Work to complete
Report every line below that holds the word "import".

Data extracted from a collection
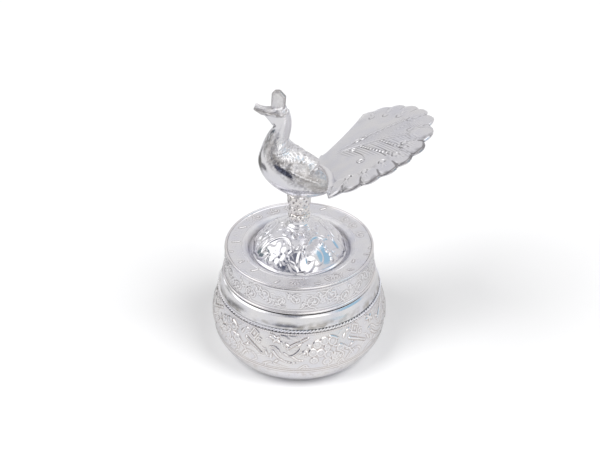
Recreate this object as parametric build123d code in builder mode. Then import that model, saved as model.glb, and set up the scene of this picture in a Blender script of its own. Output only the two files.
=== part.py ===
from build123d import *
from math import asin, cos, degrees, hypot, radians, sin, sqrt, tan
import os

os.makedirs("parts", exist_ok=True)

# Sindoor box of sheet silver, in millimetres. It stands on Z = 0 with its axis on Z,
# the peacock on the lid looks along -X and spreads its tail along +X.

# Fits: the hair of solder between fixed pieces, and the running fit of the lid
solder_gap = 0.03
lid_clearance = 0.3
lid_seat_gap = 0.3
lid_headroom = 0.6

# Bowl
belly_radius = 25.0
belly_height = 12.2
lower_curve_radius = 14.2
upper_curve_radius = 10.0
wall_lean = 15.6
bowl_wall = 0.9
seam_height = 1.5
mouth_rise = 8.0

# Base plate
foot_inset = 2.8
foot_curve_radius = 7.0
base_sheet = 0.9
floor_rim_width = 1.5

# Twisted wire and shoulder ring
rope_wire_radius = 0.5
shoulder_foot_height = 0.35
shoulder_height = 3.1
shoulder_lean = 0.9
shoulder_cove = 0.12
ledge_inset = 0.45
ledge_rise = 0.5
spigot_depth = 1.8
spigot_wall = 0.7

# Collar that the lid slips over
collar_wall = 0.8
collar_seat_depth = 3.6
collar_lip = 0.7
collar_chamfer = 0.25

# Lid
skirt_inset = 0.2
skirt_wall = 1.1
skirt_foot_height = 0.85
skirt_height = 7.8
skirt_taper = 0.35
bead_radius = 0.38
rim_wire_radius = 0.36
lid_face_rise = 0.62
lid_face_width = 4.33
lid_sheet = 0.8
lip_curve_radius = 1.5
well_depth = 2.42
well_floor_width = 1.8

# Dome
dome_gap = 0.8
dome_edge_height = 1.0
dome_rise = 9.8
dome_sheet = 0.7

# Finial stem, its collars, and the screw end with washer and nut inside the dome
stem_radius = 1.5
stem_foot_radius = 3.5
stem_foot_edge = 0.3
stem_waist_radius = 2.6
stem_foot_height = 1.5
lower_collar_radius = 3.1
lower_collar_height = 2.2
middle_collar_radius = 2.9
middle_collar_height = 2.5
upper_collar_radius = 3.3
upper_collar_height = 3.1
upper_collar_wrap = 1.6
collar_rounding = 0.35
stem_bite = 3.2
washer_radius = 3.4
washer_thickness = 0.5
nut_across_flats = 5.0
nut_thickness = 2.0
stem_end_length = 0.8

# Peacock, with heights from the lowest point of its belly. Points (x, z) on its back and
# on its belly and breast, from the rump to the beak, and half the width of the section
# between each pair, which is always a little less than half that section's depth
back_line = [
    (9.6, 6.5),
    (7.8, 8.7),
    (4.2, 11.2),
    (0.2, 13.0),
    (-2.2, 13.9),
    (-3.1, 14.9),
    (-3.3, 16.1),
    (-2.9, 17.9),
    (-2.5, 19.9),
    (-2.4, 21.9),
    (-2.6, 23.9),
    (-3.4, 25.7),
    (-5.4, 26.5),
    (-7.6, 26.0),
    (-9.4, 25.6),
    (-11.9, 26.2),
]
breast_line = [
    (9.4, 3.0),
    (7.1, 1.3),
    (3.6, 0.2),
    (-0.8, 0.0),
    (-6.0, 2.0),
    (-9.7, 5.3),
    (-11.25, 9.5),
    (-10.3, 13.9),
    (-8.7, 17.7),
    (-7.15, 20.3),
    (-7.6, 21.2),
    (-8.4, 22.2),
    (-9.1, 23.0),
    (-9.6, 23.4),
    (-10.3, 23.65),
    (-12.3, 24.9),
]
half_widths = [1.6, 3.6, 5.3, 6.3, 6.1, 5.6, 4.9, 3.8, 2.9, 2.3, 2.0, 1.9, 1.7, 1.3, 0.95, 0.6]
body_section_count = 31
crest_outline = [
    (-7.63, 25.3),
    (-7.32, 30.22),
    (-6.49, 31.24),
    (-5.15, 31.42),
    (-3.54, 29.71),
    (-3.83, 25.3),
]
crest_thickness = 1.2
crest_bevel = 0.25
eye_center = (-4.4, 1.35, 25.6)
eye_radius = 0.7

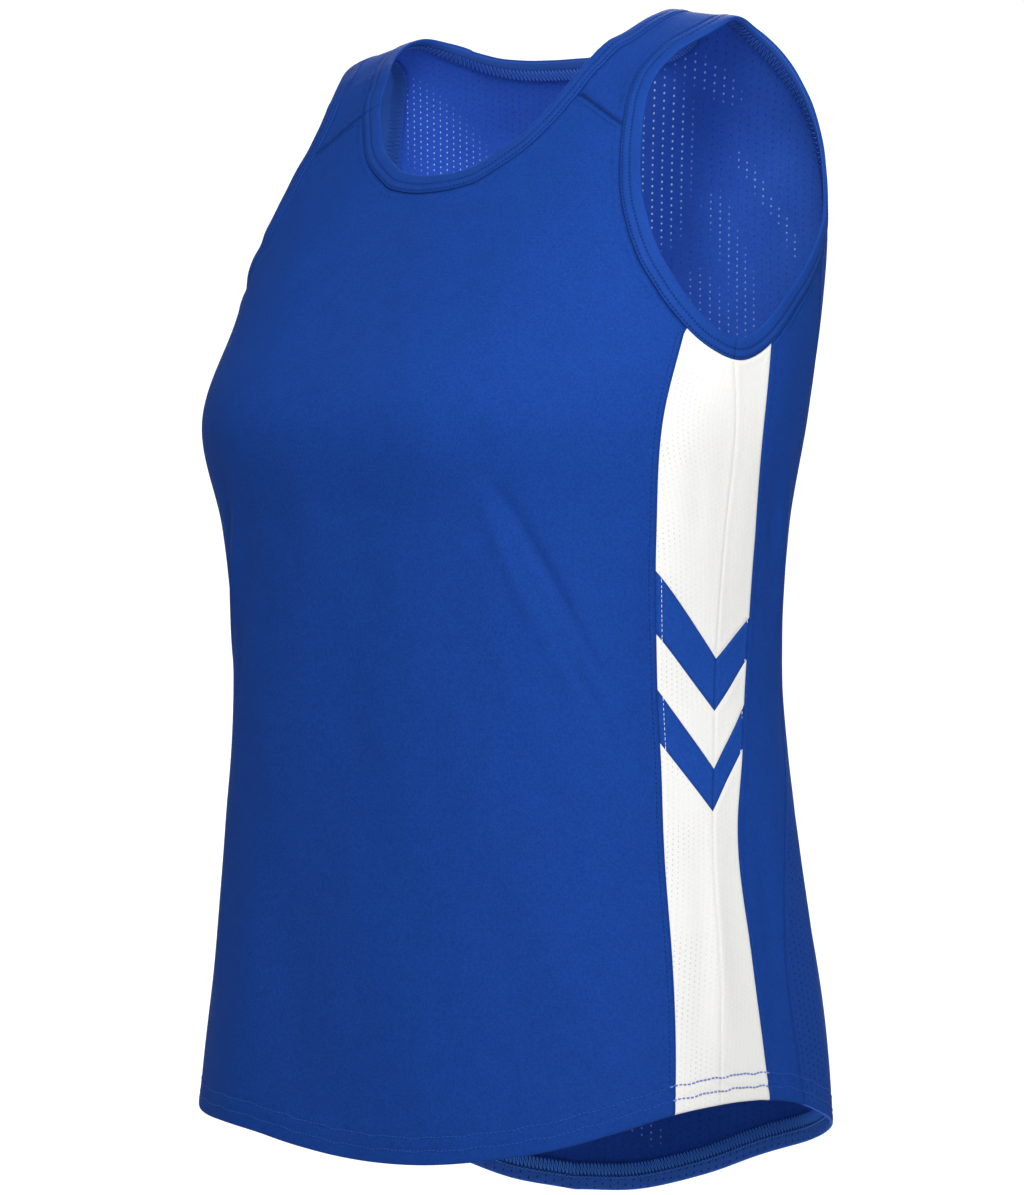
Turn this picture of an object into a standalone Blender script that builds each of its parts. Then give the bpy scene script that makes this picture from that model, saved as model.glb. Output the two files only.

Written answer
Recreate this object as parametric build123d code in builder mode. Then import that model, saved as model.glb, and set up the scene of this picture in a Blender script of its own. Output only the two files.
from build123d import *
from math import asin, cos, degrees, hypot, radians, sin, sqrt, tan
import os